Entretien: Vincent Le Coq


Le maître conférencier et ancien avocat Vincent Le Coq a accepté de parler de l'impunité des hommes et femmes politiques, de la justice à deux vitesses, et des conséquences des inégalités de justice pour le modèle social français.

 

L’un de vos livres s’intitule «Impunités : Une justice à deux vitesses » qu’est-ce que signifient pour vous, ces termes ?

Au départ le livre devait s’appeler « Une justice dévoyée, au service des puissants », l’autre fut le choix de l’éditeur. Mais l’idée est la même. C’est le fait qu’un même préjudice va donner lieu à deux peines totalement différentes, suivant que le fait est commis par un délinquant de droit commun ou un homme politique. J’ai cité cette observation d’un avocat Marseillais à l'époque du Prado-Carénage (tunnel souterrain à Marseille ndlr) qui s’est présenté devant les juges en disant « Monsieur le Président quand me direz vous enfin à partir de combien un vol n’est plus sanctionné ? ». Si vous prenez les montants des préjudices pour des affaires importantes ou non, vous voyez que les hommes – ou femmes - politiques ne font pas un jour de prison. Alors bien sûr il y a des exceptions mais ce sont des arbres qui cachent la forêt. C’est à l’état de traces comme disent les chimistes. C’est au pire assorti du sursis. Ou bien la condamnation est de X avec sursis, donc on se retrouve avec une peine de moins de 2 ans, qui est alors aménageable. Pour résumer, l’homme politique ne connaît pas la paille humide du cachot.  

Pourquoi selon vous les hommes politiques échappent à l’incarcération ?

Je vois trois causes. Foucault fait remarquer qu’il y a une différence entre les délinquants du peuple, et les délinquants bourgeois. La délinquance d’affaires est beaucoup plus difficile à repérer. Si tous les français sont volés, personne n’a l’impression de l’être. Il y a un caractère quasi indolore de l’infraction, elle ne se ressent pas.
Ensuite les magistrats, ont pour mission en quelques sortes de préserver les institutions françaises. Il y a un glissement sémantique logique, si je dis que Jacques Chirac est un voyou, je dégrade la présidence de la république. Je pense que les magistrats ont le sentiment qu’il leur appartient de ne pas montrer la profondeur de la corruption du pays. Pour préserver l’idée que les français se font de l’institution.
Troisième clé de lecture, les hommes politiques font la carrière des magistrats. C’est leur intérêt de ne pas sanctionner. Il existe depuis 1936 la Chancellerie. Les magistrats qui y travaillent rencontrent des hommes politiques. C’est un accélérateur de carrière.
Tous ces éléments font que l’homme politique est peu sanctionné en France. 

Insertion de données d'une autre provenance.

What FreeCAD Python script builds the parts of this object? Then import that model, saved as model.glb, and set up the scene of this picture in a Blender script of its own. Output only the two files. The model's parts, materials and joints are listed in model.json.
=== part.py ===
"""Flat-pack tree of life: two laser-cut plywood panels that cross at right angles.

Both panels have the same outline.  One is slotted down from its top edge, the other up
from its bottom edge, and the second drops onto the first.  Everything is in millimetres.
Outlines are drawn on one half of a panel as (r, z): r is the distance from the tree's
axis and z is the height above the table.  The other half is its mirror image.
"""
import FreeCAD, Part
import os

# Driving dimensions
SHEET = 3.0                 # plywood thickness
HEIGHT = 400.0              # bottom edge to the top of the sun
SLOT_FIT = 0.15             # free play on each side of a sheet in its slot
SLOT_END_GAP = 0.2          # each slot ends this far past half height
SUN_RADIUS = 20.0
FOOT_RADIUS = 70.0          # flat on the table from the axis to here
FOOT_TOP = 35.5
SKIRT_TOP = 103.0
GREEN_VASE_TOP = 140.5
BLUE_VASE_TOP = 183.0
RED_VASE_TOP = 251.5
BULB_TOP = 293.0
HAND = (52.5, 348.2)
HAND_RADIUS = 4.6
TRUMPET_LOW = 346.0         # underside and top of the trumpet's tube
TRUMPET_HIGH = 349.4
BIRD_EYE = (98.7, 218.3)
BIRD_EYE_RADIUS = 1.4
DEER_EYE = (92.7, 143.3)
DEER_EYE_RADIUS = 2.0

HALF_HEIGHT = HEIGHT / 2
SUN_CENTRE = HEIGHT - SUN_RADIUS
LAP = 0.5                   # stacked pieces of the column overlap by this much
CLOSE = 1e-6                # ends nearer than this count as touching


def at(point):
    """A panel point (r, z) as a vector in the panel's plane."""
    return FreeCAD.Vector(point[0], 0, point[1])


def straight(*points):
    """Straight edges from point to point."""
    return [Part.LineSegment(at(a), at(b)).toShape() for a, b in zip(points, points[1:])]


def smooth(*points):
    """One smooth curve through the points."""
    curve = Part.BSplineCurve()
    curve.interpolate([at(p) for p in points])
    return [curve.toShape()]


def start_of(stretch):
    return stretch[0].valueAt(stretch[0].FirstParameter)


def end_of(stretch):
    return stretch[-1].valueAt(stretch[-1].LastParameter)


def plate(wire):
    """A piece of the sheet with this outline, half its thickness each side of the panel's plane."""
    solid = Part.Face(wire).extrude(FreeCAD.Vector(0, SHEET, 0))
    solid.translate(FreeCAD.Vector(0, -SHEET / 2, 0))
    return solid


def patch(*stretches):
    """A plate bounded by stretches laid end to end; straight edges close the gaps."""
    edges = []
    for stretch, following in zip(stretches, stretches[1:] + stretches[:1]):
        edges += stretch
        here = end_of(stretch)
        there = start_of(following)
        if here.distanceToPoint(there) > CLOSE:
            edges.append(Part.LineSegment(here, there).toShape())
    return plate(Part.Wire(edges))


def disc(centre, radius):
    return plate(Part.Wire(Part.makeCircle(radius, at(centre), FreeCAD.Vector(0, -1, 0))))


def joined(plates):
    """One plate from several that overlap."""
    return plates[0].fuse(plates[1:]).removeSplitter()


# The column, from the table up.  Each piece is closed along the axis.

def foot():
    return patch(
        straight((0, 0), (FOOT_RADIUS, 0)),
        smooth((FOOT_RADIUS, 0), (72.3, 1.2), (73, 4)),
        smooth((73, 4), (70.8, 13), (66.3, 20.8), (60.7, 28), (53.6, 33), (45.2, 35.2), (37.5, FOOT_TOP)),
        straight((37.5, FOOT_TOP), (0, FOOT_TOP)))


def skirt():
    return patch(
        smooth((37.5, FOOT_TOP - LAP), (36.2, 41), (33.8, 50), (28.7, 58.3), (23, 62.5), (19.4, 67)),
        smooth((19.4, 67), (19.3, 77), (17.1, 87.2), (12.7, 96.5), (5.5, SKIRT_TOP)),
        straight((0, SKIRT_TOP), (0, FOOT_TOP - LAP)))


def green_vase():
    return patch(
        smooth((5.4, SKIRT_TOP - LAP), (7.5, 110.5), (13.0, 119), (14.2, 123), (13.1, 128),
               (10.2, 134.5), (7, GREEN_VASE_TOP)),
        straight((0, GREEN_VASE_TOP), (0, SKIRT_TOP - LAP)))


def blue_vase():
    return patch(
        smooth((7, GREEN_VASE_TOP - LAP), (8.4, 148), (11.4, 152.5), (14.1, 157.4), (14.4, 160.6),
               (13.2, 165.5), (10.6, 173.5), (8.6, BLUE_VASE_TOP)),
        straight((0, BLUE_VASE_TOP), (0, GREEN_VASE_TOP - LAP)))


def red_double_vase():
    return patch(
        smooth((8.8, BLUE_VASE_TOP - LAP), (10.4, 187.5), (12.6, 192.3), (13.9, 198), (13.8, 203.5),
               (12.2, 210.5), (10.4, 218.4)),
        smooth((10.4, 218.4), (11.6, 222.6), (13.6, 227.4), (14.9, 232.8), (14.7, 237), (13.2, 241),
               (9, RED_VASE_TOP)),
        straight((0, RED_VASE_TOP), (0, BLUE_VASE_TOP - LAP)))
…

Pouvez-vous me citer un cas précis d’inégalité de justice par rapport à un délinquant de droit commun ?

Bernadette Chirac prend l’avion sans payer ses places, elle utilise la compagnie Euralair. Il est apparu lorsque la société a déposé le bilan que l’ex première dame de France n’avait pas payé un montant de 40 000 euros de billets d’avion. La femme d’un Président n’ayant pas d’immunité, on est alors dans un cas d‘infraction de droit commun. C’est un recel d’abus de bien social. (quand les membres dirigeants d’une entreprise dépensent des sommes dans l’intérêt d’un tiers). Le Procureur de la République fera une analyse différente en parlant d’une politique de communication commerciale en donnant gratuitement des billets d’avion. L'infraction était passible de prison et d'une amende, mais elle a été dégradée. On parle de disqualification d’un fait.   


Ces inégalités, ces impunités sont-elles dangereuses pour notre modèle social et notre démocratie ?

Oui bien sûr. Dans notre pays la justice c’est ce qui délégitime la vengeance. Elle doit être neutre vis-à-vis du pouvoir politique et économique. Il est très dangereux de ne pas sanctionner les hommes politiques, les citoyens se désespèrent mais peuvent surtout se mettre en colère. Les magistrats se trompent s’ils pensent préserver l’ordre public et la stabilité des institutions en évitant les condamnations. Pourtant je ne pense pas forcément à une réponse politique, c’est-à-dire par les urnes. Il n’est pas impossible qu’émerge de la violence, une goutte suffit. Il faut avoir en tête les émeutes du 6 février 1934. Bien sûr il est possible que ça ne se passe pas comme ça, mais ce n’est pas à exclure.